I am a part-time professor in the History department at Dalhousie University and I work as a historical consultant to community, heritage groups, and museums in Nova Scotia.

My academic research uses a range of unconventional perspectives to explore the historical worlds of rural Canadians, illuminating and recuperating overlooked aspects of rural culture and knowledge.

I received my PhD from the Department of History at Carleton University in 2016. My award-winning doctoral dissertation, which is currently under review for publication by a university press, is a cultural history of vision and modernity in rural Nova Scotia, 1880–1910.
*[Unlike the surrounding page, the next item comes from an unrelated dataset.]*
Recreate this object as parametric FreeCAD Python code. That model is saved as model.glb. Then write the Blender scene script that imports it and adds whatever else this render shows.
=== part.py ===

In 2018-2020 I was a SSHRC Postdoctoral Fellow in the Department of History at the University of New Brunswick. My ongoing research project from that position is titled “Cultural Histories of Fog in Atlantic Canada.” A position as Postdoctoral Research Associate with the Wilson Institute for Canadian History at McMaster University in 2021 allowed me to organize a workshop on “Canadian Coastal Histories,” which brought together 20 scholars for a fruitful online conversation over two days. In 2022, I was a Postdoctoral Fellow in the Marine Affairs Program at Dalhousie University, working with the BEcoME project to study community engagement with seafloor and coastal environments in Nova Scotia.

I have published peer-reviewed articles and public scholarship spanning fields including Canadian history, visual culture studies, rural history, sensory history, disability studies, environmental history, coastal history, the history of education, the history of science, and more.